If there was a way to get out of this, then I would gladly do it. And by this, I meant out of this life. This life that deals me lemons I’m supposed to make lemonades out of. How does one do that? Emotional stuff sucks, but here I am, becoming so damn depressed because of the load of work that I have left. What does one do in this situation? I will try my best to finish, but at the rate I’m going (even writing this) I’m going to get an unhappy day tomorrow. Please, God, help me survive.
f^ck2.
yea, i felt fuckish cuz i have the following left:
zuo wen
ding zhuang meng
book review
cd 4
5
and 6
youth week fact file
youth week prizes
youth week announcements
youth week confirm with teachers
youth week makeover stuff
dramafeste rehearsal schedule
to finish by tml. and by w2 of sch:
english proj (interview + report etc.)
geog proj (report)
re report
ss video (w6)
wish me luck.
and still, the really really nice person predicament. i'm so fucking fucked up that i tried to record some songs to put up but failed. great work.
thanks for listening to my rantings. a cinderella's story.
f^ck.
(the following contains cuss words, lest someone out there can't take them.)
ok returned from the 4J party. We did a few milestone things, but also a few bad things. Yu Jun got dumped into the pool (i need jason's video), i showed my ass to like 7 or more people (dare or dare) and we watched austin powers.
and i raised a point, why does the opposite of hatred be homosexual love? refer to walter's blog at w-host.blogspot.com. and also, think about it -- have you ever had someone like be super goddamn fucking nice to you, then totally trick you out? sigh, not fun. today was like victor's "pry-open-ye-wei's-past-day-o'-fun" day. rainer, jamie, LJ etc.
fuck.
that's just filling up my head, and i'm just not really functioning. seriously, next time you wanna be nice, and totally perfect to someone, please do follow up or don't do it at all. it kills people.
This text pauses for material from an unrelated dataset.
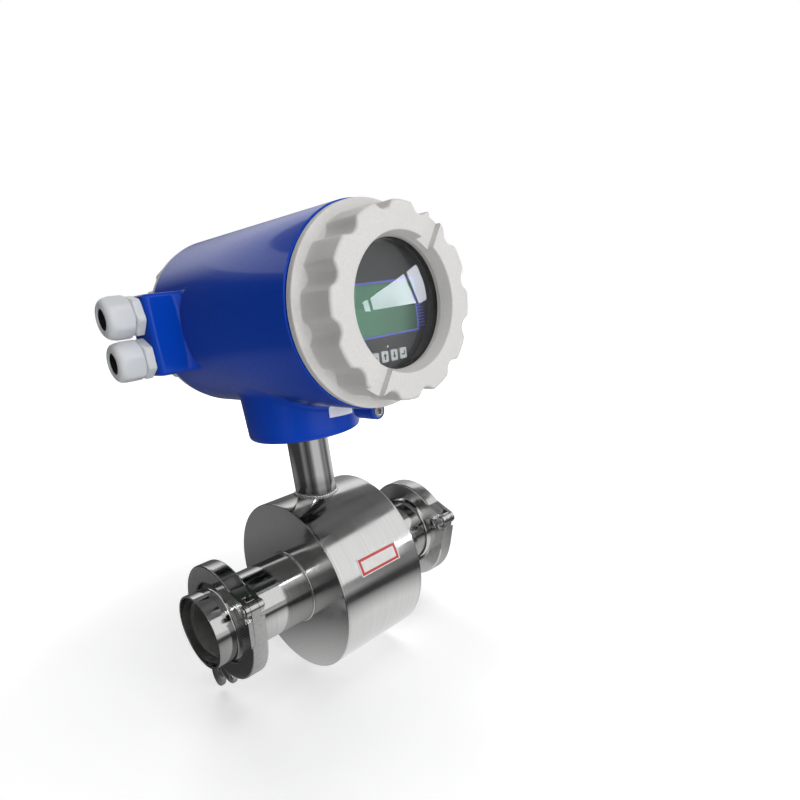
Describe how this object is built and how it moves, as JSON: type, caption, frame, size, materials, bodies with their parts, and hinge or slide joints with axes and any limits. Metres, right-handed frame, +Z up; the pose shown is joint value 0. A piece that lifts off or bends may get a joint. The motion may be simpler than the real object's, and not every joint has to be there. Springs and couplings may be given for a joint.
{
  "type": "electromagnetic flow meter",
  "caption": "Pipe-mounted magnetic flow meter: steel drum on a lined tube with hinged clamps, blue head with screw covers, window and cable glands.",
  "frame": {"origin": "on the pipe's axis, in the middle of the drum", "axes": "+X along the pipe in the direction of flow, +Z up through the neck, and the display looks along -Y"},
  "size_m": [0.2156, 0.2204, 0.3063],
  "materials": {
    "block_green": "moulded",
    "blue_paint": "glossy enamel",
    "board_green": "solder mask",
    "brushed_steel": "fine brushed",
    "cast_steel": "cast and tumbled",
    "coil_copper": "wound wire",
    "cover_paint": "fine textured powder coat",
    "gasket_white": "matte",
    "gland_grey": "moulded",
    "key_grey": "smooth",
    "liner_white": "smooth",
    "module_grey": "satin",
    "panel_black": "smooth",
    "polished_steel": "polished",
    "screen_green": "smooth",
    "seal_black": "matte",
    "steel_screw": "turned",
    "window_glass": "polished"
  },
  "bodies": {
    "meter": {"flow_tube": "polished_steel", "liner": "liner_white", "electrode_front": "polished_steel", "electrode_rear": "polished_steel", "coil_upper": "coil_copper", "coil_lower": "coil_copper", "drum_shell": "brushed_steel", "drum_cap_inlet": "polished_steel", "drum_cap_outlet": "polished_steel", "neck_tube": "polished_steel", "neck_gasket": "seal_black", "neck_bolt_1": "steel_screw", "neck_bolt_2": "steel_screw", "neck_bolt_3": "steel_screw", "neck_bolt_4": "steel_screw", "head_housing": "blue_paint", "front_lock_screw": "steel_screw", "rear_lock_screw": "steel_screw", "display_panel": "panel_black", "lcd_screen": "screen_green", "lcd_module": "module_grey", "main_board": "board_green", "board_carrier": "panel_black", "terminal_board": "board_green", "terminal_block": "block_green", "board_screw_1": "steel_screw", "board_screw_2": "steel_screw", "gland_body_upper": "gland_grey", "gland_body_lower": "gland_grey", "inlet_stub": "polished_steel", "outlet_stub": "polished_steel", "inlet_gasket": "gasket_white", "outlet_gasket": "gasket_white", "inlet_clamp_fixed_half": "cast_steel", "inlet_hinge_pin": "steel_screw", "inlet_bolt_pin": "steel_screw", "outlet_clamp_fixed_half": "cast_steel", "outlet_hinge_pin": "steel_screw", "outlet_bolt_pin": "steel_screw"},
    "front_cover_seal": {"front_oring": "seal_black"},
    "front_cover": {"front_cover": "cover_paint", "window_glass": "window_glass", "glass_gasket": "seal_black", "glass_retainer": "panel_black"},
    "rear_cover_seal": {"rear_oring": "seal_black"},
    "rear_cover": {"rear_cover": "cover_paint"},
    "gland_seal_upper": {"gland_seal_upper": "seal_black"},
    "gland_nut_upper": {"gland_nut_upper": "gland_grey"},
    "gland_seal_lower": {"gland_seal_lower": "seal_black"},
    "gland_nut_lower": {"gland_nut_lower": "gland_grey"},
    "key_1": {"key_1": "key_grey"},
    "key_2": {"key_2": "key_grey"},
    "key_3": {"key_3": "key_grey"},
    "key_4": {"key_4": "key_grey"},
    "inlet_swing_bolt": {"inlet_swing_bolt": "cast_steel"},
    "inlet_wing_nut": {"inlet_wing_nut": "cast_steel"},
    "inlet_clamp_swing_half": {"inlet_clamp_swing_half": "cast_steel"},
    "outlet_swing_bolt": {"outlet_swing_bolt": "cast_steel"},
    "outlet_wing_nut": {"outlet_wing_nut": "cast_steel"},
    "outlet_clamp_swing_half": {"outlet_clamp_swing_half": "cast_steel"}
  },
  "joints": [
    {"name": "front_cover_advance", "type": "slide", "parent": "meter", "child": "front_cover_seal", "axis": [0, -1, 0], "range_m": [0, 0.01]},
    {"name": "front_cover_turn", "type": "hinge", "parent": "front_cover_seal", "child": "front_cover", "pos_m": [0, -0.0846, 0.186], "axis": [0, -1, 0], "range_deg": [0, 1800]},
    {"name": "rear_cover_advance", "type": "slide", "parent": "meter", "child": "rear_cover_seal", "axis": [0, 1, 0], "range_m": [0, 0.01]},
    {"name": "rear_cover_turn", "type": "hinge", "parent": "rear_cover_seal", "child": "rear_cover", "pos_m": [0, 0.076, 0.186], "axis": [0, 1, 0], "range_deg": [0, 1800]},
    {"name": "gland_nut_upper_advance", "type": "slide", "parent": "meter", "child": "gland_seal_upper", "axis": [-1, 0, 0], "range_m": [0, 0.0075]},
    {"name": "gland_nut_upper_turn", "type": "hinge", "parent": "gland_seal_upper", "child": "gland_nut_upper", "pos_m": [-0.0845, 0.0475, 0.1983], "axis": [-1, 0, 0], "range_deg": [0, 1800]},
    {"name": "gland_nut_lower_advance", "type": "slide", "parent": "meter", "child": "gland_seal_lower", "axis": [-1, 0, 0], "range_m": [0, 0.0075]},
    {"name": "gland_nut_lower_turn", "type": "hinge", "parent": "gland_seal_lower", "child": "gland_nut_lower", "pos_m": [-0.0845, 0.0475, 0.1713], "axis": [-1, 0, 0], "range_deg": [0, 1800]},
    {"name": "key_1_press", "type": "slide", "parent": "meter", "child": "key_1", "axis": [0, 1, 0], "range_m": [0, 0.0008], "stiffness_N_per_m": 1500, "springref_m": -0.0003},
    {"name": "key_2_press", "type": "slide", "parent": "meter", "child": "key_2", "axis": [0, 1, 0], "range_m": [0, 0.0008], "stiffness_N_per_m": 1500, "springref_m": -0.0003},
    {"name": "key_3_press", "type": "slide", "parent": "meter", "child": "key_3", "axis": [0, 1, 0], "range_m": [0, 0.0008], "stiffness_N_per_m": 1500, "springref_m": -0.0003},
    {"name": "key_4_press", "type": "slide", "parent": "meter", "child": "key_4", "axis": [0, 1, 0], "range_m": [0, 0.0008], "stiffness_N_per_m": 1500, "springref_m": -0.0003},
    {"name": "inlet_bolt_swing", "type": "hinge", "parent": "meter", "child": "inlet_swing_bolt", "pos_m": [-0.088, 0.04505, -0.01432], "axis": [1, 0, 0], "range_deg": [0, 95]},
    {"name": "inlet_nut_advance", "type": "slide", "parent": "inlet_swing_bolt", "child": "inlet_wing_nut", "axis": [0, -0.4695, -0.8829], "range_m": [0, 0.012]},
    {"name": "inlet_clamp_open", "type": "hinge", "parent": "meter", "child": "inlet_clamp_swing_half", "pos_m": [-0.088, -0.03929, 0.02089], "axis": [-1, 0, 0], "range_deg": [0, 7.1]},
    {"name": "outlet_bolt_swing", "type": "hinge", "parent": "meter", "child": "outlet_swing_bolt", "pos_m": [0.088, 0.0466, -0.00792], "axis": [1, 0, 0], "range_deg": [0, 95]},
    {"name": "outlet_nut_advance", "type": "slide", "parent": "outlet_swing_bolt", "child": "outlet_wing_nut", "axis": [0, -0.342, -0.9397], "range_m": [0, 0.012]},
    {"name": "outlet_clamp_open", "type": "hinge", "parent": "meter", "child": "outlet_clamp_swing_half", "pos_m": [0.088, -0.04182, 0.01522], "axis": [-1, 0, 0], "range_deg": [0, 7.1]}
  ],
  "couplings": [
    {"joint": "front_cover_advance", "follows": "front_cover_turn", "m_per_rad": 0.00031831},
    {"joint": "rear_cover_advance", "follows": "rear_cover_turn", "m_per_rad": 0.00031831},
    {"joint": "gland_nut_upper_advance", "follows": "gland_nut_upper_turn", "m_per_rad": 0.00023873},
    {"joint": "gland_nut_lower_advance", "follows": "gland_nut_lower_turn", "m_per_rad": 0.00023873},
    {"joint": "inlet_clamp_open", "follows": "inlet_nut_advance", "rad_per_m": 10.3},
    {"joint": "outlet_clamp_open", "follows": "outlet_nut_advance", "rad_per_m": 10.3}
  ]
}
got a cd from my dad, some random chinese songs. had that family song, that jiaji let us hear haha. very nice, but annoying after a while.
and a random thought, i probably cannot do anything close to the sort of stuff that wt or zy does on their blogs. and it got me thinking about what i'm not good at. i'm not good at soccer or most sports. i'm not good at chess. i'm not good with people. i'm not good with emotions. i haven't good looks. i haven't motivation. i.... splurge. i get the jitters like an itch.
but (i think) i can sing. can climb. can bear with pain or fear when i need to.
hmm.
A CINDERELLA'S STORY!!!
google earth.
omg, google earth is so amazing! it's straight out of a spy movie. the details are damn cool! i can't wait till Singapore has a street level search, so that i can get details about places i've never been before. and track people. omg really it's like some The Broker shit.
look at this picture of RI (you can even see the lanes of the pool):
and this picture of the eiffel tower:
to get google earth go google it. duh? now i learnt that the eiffel tower has a viewing deck 2/3 of the way up. and that it's waaay bigger than i imagined it to be.
back2.1
oh dear, if i keep coming back like this i'm gonna burn out.
anw here're a little clip of my singing i felt like putting up.
HomeOn Broadwayfrom my favourite elliott yamin and michael buble.
i wanna work out!
yeah!
but i probably won't unless someone is seriously into it with me.
my arm is aching from arm wrestling jia haur and carrying shane's present (which is something you will laugh at ok fine). and i love that achey feeling.
if you are of about the same definition/fitness as me, do add me on msn or something!
back2.
hmm.
new set-up, still have things to tweak. like the cursor ==> that doesn't work on the upper portion. can someone help? i also need help to put music on my site. those nice little black bars, in a position that can be easily accessed on any page.
i don't wish to disappoint shane, but... the party was much less of a holiday for me than i wanted it to, so... it was disappointing. 'cept for the drinking game, and when i found out that shane liked the present.
oh yes! thank you xian jie for following me round!
some people believe so strongly in something, it becomes part of something they are. if you consider them long enough, you will see in them the beliefs and... let's say subconcious illogical wants.
i need to loosen up more.
back.
haha hi.
this is inspired by Shane. to start again, to rant.
not going to promote much.
if i told you, then great. thanks for coming.
i rant here! haha.
i started this ranting thing, where i write down what i think because i think i think alot. these are what i came up with.
I know two people in my life who cannot afford to be wrong: Jin Kai and Yong Hao. But I hate it more in Jin Kai because he really doesn’t have to be that way. It’s like his silence is a result of a building up against society, against the world, against his life and the people in it. People he doesn’t know are necessarily bad. People who
can be bad are bad. But still I can’t stand the way he has to be right all the time. For Yong Hao… I’ve accepted it.
Do you know how you have logic, but to have logic is to understand that people sometimes don’t? Or rather, most of the time. Talking sense to them is just a waste of time, just take the route that considers their stupidity.
Never let what you feel is the “should-be” attitude and emotion guide how you treat others.
When you’re feeling angry, always know you’re feeling angry and realize all your thoughts may be not what is logical.
Humans, being weak, need each other to lean on. Especially when wanting to be angry against a group of people or a person who they feel they can’t (as a result of their insecurities), they will when someone else is there to be angry with them. For support.
Everyone’s life is the same, just the mentalities different.
Yea. I just wanna do so much tonight. like put up videos, put up songs etc. haha shan't. wait till another time.